= Conaing mac Amalgado =

Conaing mac Amalgado (died 742) was a King of Brega from the Uí Chonaing sept of Cnogba (Knowth) of the Síl nÁedo Sláine branch of the southern Ui Neill. He was the son of Amalgaid mac Congalaig (died 718), a previous king. He ruled from 728 to 742.

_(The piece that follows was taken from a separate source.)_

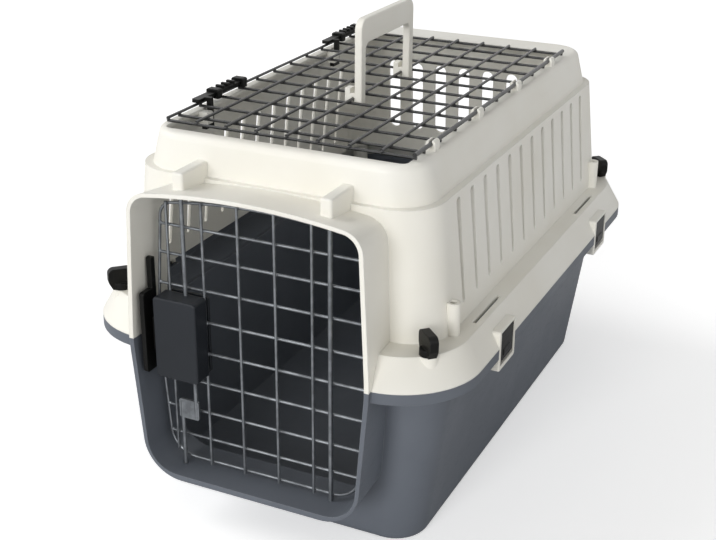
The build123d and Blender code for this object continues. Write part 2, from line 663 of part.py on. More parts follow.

The Síl nÁedo Sláine were involved in infighting in this period with rivalry between the Uí Chonaing sept and the Uí Chernaig sept of South Brega. Conaing's father Amalgaid had been slain in the Battle of Cenannas (near Kells) versus Conall Grant mac Cernaig (died 718) of the rival sept. The annals record the killing of Cathal mac Néill of the Uí Chernaig in 729 but do not mention the circumstances. In 737 the Battle of Lía Ailbe in Mag nAilbe (Moynalvy, Co. Meath) was fought between the two septs, Conaing was victorious and Cathal mac Áeda and Cernach mac Fogartaig of the rival sept were defeated with Cathal slain. In 738 Cernach was killed by his own adherents.

In 742 Conaing was strangled. The Annals of Tigernach claim the deed was done by the high king Áed Allán (died 743) of the Cenél nEógain. He is referred to as King of Ciannachta (regis Ciannachte) in his death obit.

Conaing's sons Congalach mac Conaing (died 778) and Diarmait mac Conaing (died 786) were also Kings of Brega.